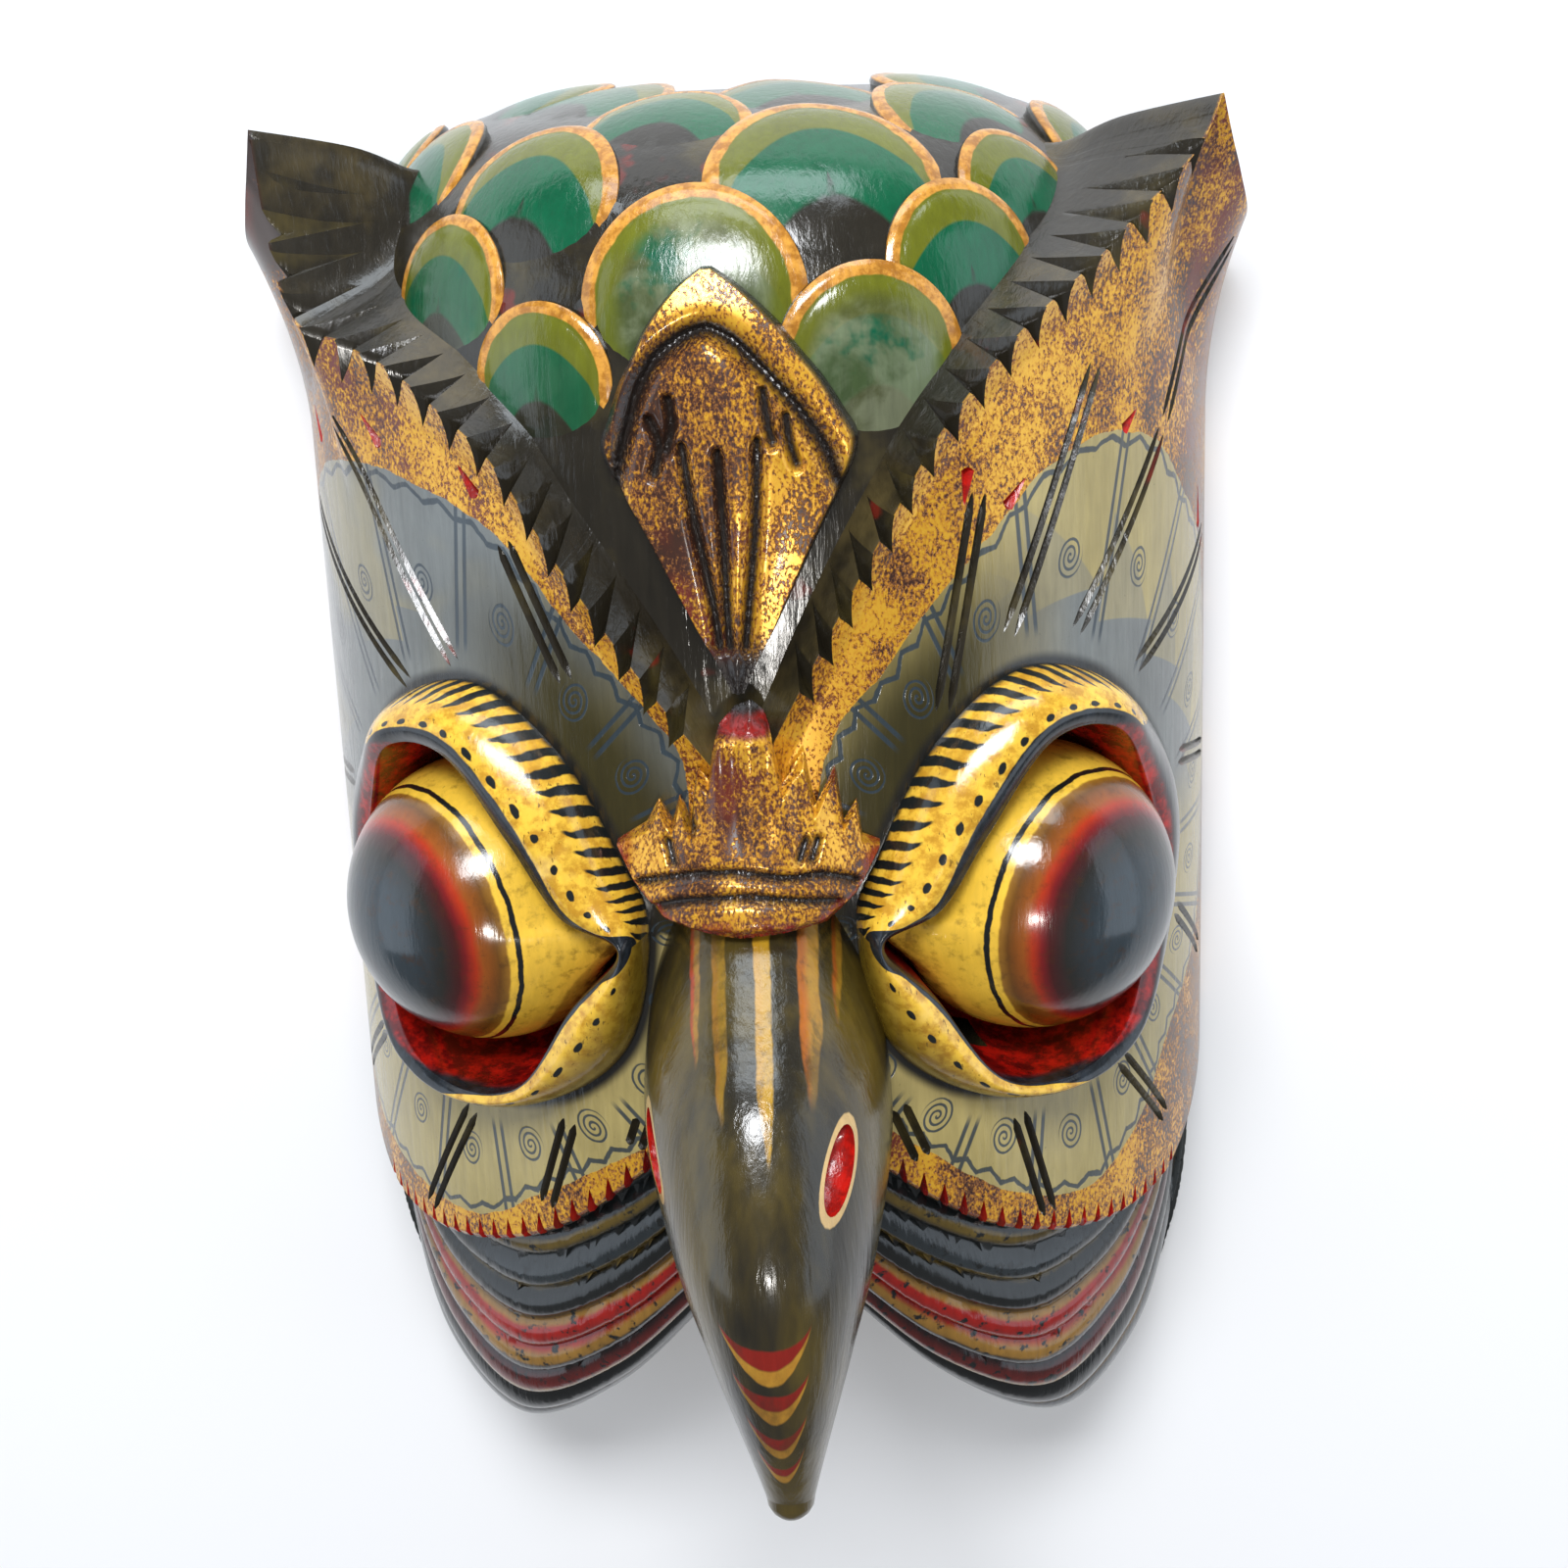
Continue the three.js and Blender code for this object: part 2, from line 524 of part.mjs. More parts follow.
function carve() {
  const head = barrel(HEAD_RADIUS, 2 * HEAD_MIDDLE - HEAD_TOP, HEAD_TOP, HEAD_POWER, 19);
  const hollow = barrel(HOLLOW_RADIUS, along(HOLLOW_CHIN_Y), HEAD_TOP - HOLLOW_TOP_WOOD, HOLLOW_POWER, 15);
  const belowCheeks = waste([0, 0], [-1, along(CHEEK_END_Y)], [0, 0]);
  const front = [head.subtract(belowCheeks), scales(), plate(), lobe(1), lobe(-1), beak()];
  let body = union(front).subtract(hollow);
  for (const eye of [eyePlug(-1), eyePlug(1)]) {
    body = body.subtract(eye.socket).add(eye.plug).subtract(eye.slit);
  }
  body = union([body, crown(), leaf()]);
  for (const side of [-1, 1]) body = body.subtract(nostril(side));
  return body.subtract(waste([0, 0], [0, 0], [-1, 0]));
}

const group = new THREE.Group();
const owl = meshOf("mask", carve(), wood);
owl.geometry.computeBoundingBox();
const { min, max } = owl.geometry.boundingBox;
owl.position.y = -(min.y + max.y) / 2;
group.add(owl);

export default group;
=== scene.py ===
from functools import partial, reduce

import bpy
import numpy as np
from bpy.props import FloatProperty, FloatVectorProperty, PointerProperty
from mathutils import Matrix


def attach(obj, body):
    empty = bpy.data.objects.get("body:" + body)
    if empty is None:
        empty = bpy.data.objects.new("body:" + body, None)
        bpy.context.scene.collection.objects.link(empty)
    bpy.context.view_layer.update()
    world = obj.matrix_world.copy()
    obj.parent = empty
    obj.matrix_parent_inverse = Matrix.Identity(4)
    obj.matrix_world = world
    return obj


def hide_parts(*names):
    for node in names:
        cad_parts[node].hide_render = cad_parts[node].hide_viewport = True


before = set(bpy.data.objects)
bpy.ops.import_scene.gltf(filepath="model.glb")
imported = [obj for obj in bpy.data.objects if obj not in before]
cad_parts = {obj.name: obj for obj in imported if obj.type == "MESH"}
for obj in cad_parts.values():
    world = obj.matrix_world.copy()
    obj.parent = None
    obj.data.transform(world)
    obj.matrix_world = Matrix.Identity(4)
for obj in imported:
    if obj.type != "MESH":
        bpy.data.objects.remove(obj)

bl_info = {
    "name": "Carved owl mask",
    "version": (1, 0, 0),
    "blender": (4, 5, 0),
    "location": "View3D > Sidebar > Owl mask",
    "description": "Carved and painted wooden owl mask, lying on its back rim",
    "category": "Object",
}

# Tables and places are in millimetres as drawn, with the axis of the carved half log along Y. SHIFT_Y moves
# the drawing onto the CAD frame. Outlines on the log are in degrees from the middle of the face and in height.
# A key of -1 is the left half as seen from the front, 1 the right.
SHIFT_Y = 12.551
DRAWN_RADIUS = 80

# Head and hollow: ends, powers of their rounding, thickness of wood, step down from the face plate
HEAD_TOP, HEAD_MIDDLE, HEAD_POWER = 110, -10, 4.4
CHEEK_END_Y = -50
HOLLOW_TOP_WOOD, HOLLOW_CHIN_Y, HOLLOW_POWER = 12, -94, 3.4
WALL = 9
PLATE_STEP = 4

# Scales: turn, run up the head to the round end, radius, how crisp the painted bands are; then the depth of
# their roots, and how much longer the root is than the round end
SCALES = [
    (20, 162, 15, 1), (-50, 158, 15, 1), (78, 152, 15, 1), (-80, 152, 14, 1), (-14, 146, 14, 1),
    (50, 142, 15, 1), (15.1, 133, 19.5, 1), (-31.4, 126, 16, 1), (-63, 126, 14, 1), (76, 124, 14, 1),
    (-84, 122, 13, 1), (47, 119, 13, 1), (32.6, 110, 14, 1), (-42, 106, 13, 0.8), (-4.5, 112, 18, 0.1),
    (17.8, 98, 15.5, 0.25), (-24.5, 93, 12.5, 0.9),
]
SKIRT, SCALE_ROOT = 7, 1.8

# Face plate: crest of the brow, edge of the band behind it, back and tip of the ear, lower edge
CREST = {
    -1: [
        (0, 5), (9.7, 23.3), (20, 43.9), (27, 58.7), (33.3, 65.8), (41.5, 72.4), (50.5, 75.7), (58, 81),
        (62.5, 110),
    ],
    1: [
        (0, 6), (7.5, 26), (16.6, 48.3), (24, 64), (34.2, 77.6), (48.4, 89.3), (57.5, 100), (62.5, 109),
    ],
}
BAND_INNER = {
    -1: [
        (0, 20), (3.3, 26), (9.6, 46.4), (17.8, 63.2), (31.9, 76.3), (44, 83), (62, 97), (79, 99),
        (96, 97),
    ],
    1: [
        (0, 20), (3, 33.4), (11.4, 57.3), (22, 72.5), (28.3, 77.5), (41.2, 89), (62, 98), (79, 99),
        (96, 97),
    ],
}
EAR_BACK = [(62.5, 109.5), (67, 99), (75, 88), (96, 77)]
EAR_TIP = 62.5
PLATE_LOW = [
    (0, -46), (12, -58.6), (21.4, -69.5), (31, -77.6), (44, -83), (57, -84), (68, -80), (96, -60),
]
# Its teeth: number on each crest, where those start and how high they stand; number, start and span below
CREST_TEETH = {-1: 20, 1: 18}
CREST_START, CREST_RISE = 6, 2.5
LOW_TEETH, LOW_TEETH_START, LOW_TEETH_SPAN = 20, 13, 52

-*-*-

● **PROBLEM DESCRIPTION**:
Output exactly the lines running from the line containing "const group = new THREE.Group();" through the line containing "cad_parts[node].hide_render = cad_parts[node].hide_viewport", and only those lines.

● **EXERCISE RESPONSE**:
const group = new THREE.Group();
const owl = meshOf("mask", carve(), wood);
owl.geometry.computeBoundingBox();
const { min, max } = owl.geometry.boundingBox;
owl.position.y = -(min.y + max.y) / 2;
group.add(owl);

export default group;
=== scene.py ===
from functools import partial, reduce

import bpy
import numpy as np
from bpy.props import FloatProperty, FloatVectorProperty, PointerProperty
from mathutils import Matrix


def attach(obj, body):
    empty = bpy.data.objects.get("body:" + body)
    if empty is None:
        empty = bpy.data.objects.new("body:" + body, None)
        bpy.context.scene.collection.objects.link(empty)
    bpy.context.view_layer.update()
    world = obj.matrix_world.copy()
    obj.parent = empty
    obj.matrix_parent_inverse = Matrix.Identity(4)
    obj.matrix_world = world
    return obj


def hide_parts(*names):
    for node in names:
        cad_parts[node].hide_render = cad_parts[node].hide_viewport = True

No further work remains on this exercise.